As an example, I recently checked out a new bar, called Harlowe. Here are the photos that various online media outlets posted:

[Image: harlowe-bar.jpg]
[Image: Screen%20Shot%202014-05-015.jpg]
[Image: Screen%20Shot%202014-05-13%20at%2011.14.02%20AM.jpg]
[Image: Screen%20Shot%202014-05-017.jpg]
[Image: Screen%20Shot%202014-05-016.jpg]
[Image: Screen%20Shot%202014-05-014.jpg]
[Image: Screen%20Shot%202014-05-019.jpg]
[Image: HARLOWE_BAR.jpg?cb=1400257508]
^From LA Weekly
[Image: Harlowe-interior-3-William-Bradford.jpg]
[Image: 05_2014_HARLOW-29.jpg]

If I were the bar owner, I'd feel robbed - the venue is much bigger than the photos let on, as that bar is actually a whole oblong octagon that goes all the way around - it's not your typical bar against a wall. The venue is actually quite nice and spacious - but these photos would have you thinking it's some old timey dive bar. The last one is the only successful one, and I only found it through a google images search.

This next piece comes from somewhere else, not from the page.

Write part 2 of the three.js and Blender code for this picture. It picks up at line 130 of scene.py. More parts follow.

And even that one is oddly looking up at the ceiling too much - it's not the Sistine Chapel, no one is fucking looking at the ceiling.

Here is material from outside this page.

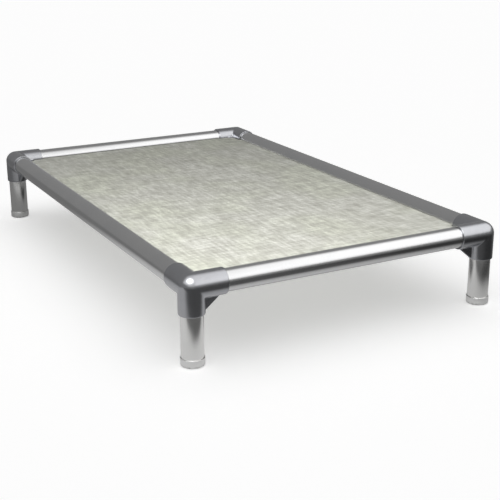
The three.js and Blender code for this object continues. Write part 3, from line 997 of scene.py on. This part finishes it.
def overhead_glow(x, y):
    """A sheet that fades to both sides, and a lamp behind it that shows as a round bright spot."""
    sheet = x.ramp(-4.5, -3.1) * x.ramp(6.0, -0.5, 0.42, 1.0) * y.ramp(-0.8, 0.2, 0.62, 1.0)
    lamp = distance_from(x, y, LAMP_SPOT).ramp(1.35, 0.75)
    return sheet * SHEET_GLOW + lamp * LAMP_GLOW + ROOM_GLOW


mirror_card("floor_card", (0, 0, 0.2 * MM), 6, floor_glow)
mirror_card("overhead_card", (3.5, 1.0, 2.13), 10, overhead_glow)

# %% The room seen by mirrors past the cards, and the glow seen by everything else
scene = bpy.context.scene
scene.view_settings.view_transform = "Standard"
world = bpy.data.worlds.new("studio")
world.use_nodes = True
scene.world = world
studio = Look.__new__(Look)
studio.tree = world.node_tree
up = studio.parts(studio.node("ShaderNodeTexCoord", output="Generated"))[2]
mirrored = up.ramp(-0.05, 0.10, 0.18, 0.25)
light_path = studio.tree.nodes.new("ShaderNodeLightPath")
is_glossy = Signal(studio, light_path.outputs["Is Glossy Ray"])
is_camera = Signal(studio, light_path.outputs["Is Camera Ray"])
GLOW = 0.92
BACKDROP = 0.97
glow = up.ramp(0.40, 0.85, 0.05, 1.0) * GLOW
strength = is_glossy * mirrored + is_camera * BACKDROP + (1 - is_glossy) * (1 - is_camera) * glow
studio.put(world.node_tree.nodes["Background"].inputs["Strength"], strength)
world.node_tree.nodes["Background"].inputs["Color"].default_value = grey(1)


# %% A soft lamp
def softbox(name, place, aim, size, power):
    data = bpy.data.lights.new(name, "AREA")
    data.shape = "RECTANGLE"
    data.size, data.size_y = size
    data.energy = power
    light = bpy.data.objects.new(name, data)
    light.location = place
    light.rotation_euler = (Vector(aim) - Vector(place)).to_track_quat("-Z", "Y").to_euler()
    light.visible_glossy = False
    scene.collection.objects.link(light)
    return light


key = softbox("key", (0.62, -0.36, 1.06), (0.58, -0.34, 0.1), (0.7, 0.7), 27)

# The lamp would burn the floor out near the bed, so it is kept off the floor by light linking.
unlit = bpy.data.collections.new("kept_off_the_key")
unlit.objects.link(floor)
key.light_linking.receiver_collection = unlit
unlit.collection_objects[0].light_linking.link_state = "EXCLUDE"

I hadn't seen the last photo before entering the bar, but I had seen some of the others. I hadn't been to the bar that had previously been there either. So when I finally walked in, I was quite surprised by the scale of the place.

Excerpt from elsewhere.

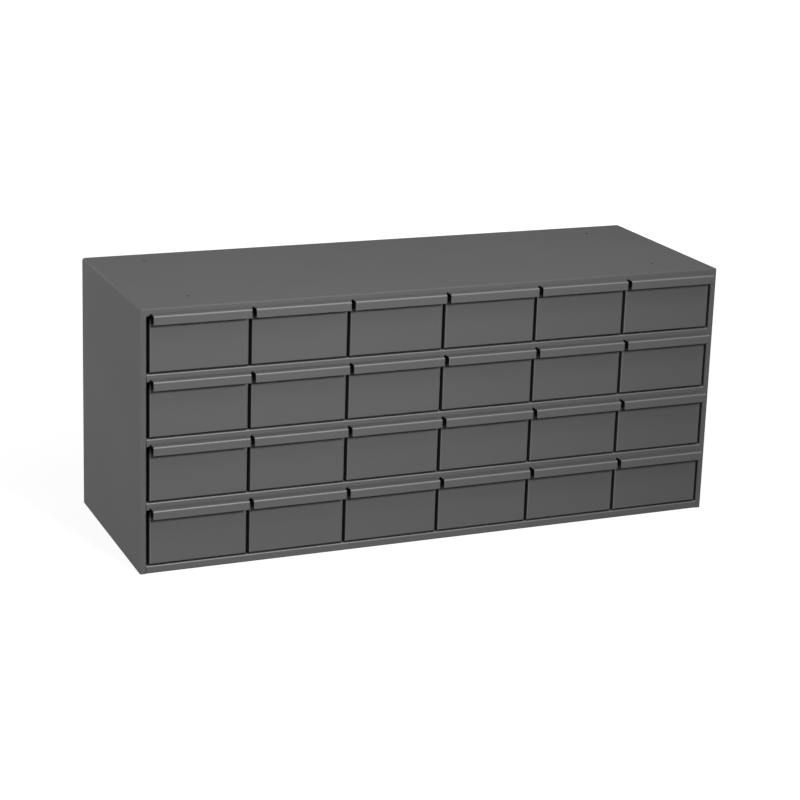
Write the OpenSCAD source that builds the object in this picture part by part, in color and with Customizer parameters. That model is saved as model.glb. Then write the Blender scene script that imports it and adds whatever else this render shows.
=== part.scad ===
// Small-parts cabinet: a sheet-steel case with rows of pull-out drawers, each with a full-width hook pull.
// Millimetres. X runs across the front, Y to the back and Z up. The origin is the middle of the footprint,
// pulls included, on the floor. Inside the modules Y starts at the front face of the case's flanges.

/* [Case] */
// Width over the side sheets
case_w = 857.25; // [780:0.25:960]
// Height from the floor to the top sheet
case_h = 365.1; // [340:0.1:420]
// Depth from the front flanges to the back, without the pulls
case_d = 295.3; // [240:0.1:360]
// Thickness of the case's sheet
case_t = 0.9; // [0.7:0.1:1.3]
// Outside radius of the two long top corners
top_corner_r = 4; // [2:0.5:6]
// Outside radius of the bends along the front of the case and the shelves
front_edge_r = 2.5; // [1.6:0.1:4]
// Outside radius of the rolled edges round the openings
inner_edge_r = 1.5; // [1.4:0.1:2.5]
// Width of the side flanges
flange_w = 8.6; // [7:0.1:12]
// Depth of the returns behind the side flanges
flange_return = 6; // [4:0.5:10]
// Height of the rails under and over the openings
rail_h = 11.1; // [9:0.1:16]
// Depth of the return along a rail's lower edge
rail_return = 19; // [14:0.5:26]
// Depth of the skirts along the sides and the back of a shelf
skirt_h = 9; // [6:0.5:12]
// Depth of the feet that the bottom pan's skirts stand on
foot_return = 15; // [12:0.5:22]

/* [Holes for bolting units together] */
// Diameter of the holes
hole_d = 5.6; // [4:0.1:8]
// Spacing of the holes across the cabinet
hole_spacing_x = 698.5; // [600:0.5:740]
// Spacing of the holes from front to back
hole_spacing_y = 203.2; // [150:0.1:220]
// Distance of the front holes behind the flanges
hole_setback = 50.8; // [30:0.1:60]

/* [Layout] */
// Number of drawers in a row
cols = 6; // [3:1:6]
// Number of rows
rows = 4; // [3:1:4]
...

Instead, you have these hipster closeups of things that are admittedly interesting, but pale in comparison to the importance of the actual space. And as a guy looking to meet girls at bars, the overall bar arrangement is very important, something that these photos fail to illuminate.

I don't mean to rail at just this one episode of a bar being covered, but I see this sort of thing all the time. It's this weird cosmic dimension of our time, where the goal is not to expose truth and depict beauty, but to indulge in expression for expression's sake, to attract attention to the one speaking, and not to the actual content of his speech. Photography is just one subset of this - depicting something as it is, with minimal artifice, is boring and easy, so you must do something novel and esoteric, with the bizarre results you see above. If it's easy to grasp, it's not worthy of esteem.

Such photos also have a very 'ADD' quality to them - instead of capturing the feel of the overall space, they get distracted by little trinkets and devote outsize attention to them. If you let these media types post more photos, they'd post close up photos of those paintings on the wall, or an aerial hyper-closeup of the lilies in that fountain.

Also, having any expertise in what you're covering - say knowing how a cow is pastured, butchered, aged and prepared when reviewing a steakhouse is seen as ancillary, unnecessary, entirely unessential to the objective of assessing the restaurant's steak. Hell, the restaurant review is really just a vehicle for some melodramatic stream of consciousness missive that captures none of the craft and mastery involved in the steak before you. Because talking about the craft would marginalize the importance of you, the reviewer, and give the limelight to the steak instead.

You see the same thing with lots of media interviews - instead of asking questions to draw out the interviewee's thoughts and character, almost as if the interviewer is absent, the interviewer manages to steal the limelight and shine it on themselves, even when the interviewee is a much bigger name. That hag Deborah Solomon in the NYT Magazine is a typical example of this (I haven't read her interviews in several years though).

Every time there's a shooting, it's clear most reporters, and apparently our own President ( http://thelead.blogs.cnn.com/2013/04/04/...andy-hook/ ) don't know the difference between semi-automatic and fully-automatic firearms, an incredibly basic distinction. Not that I'm a gun nut, but how can you presume to cover anything when you don't know the most basic features of it?

I knew a couple kids in college who were into 'journalism' and the school paper, and the higher up they were, the more insufferably high their opinion of themselves, and the less they knew or cared about the subjects they covered. All they were interested in was being a journalist - what they actually covered was immaterial, so long as it was prestigious and glamorous.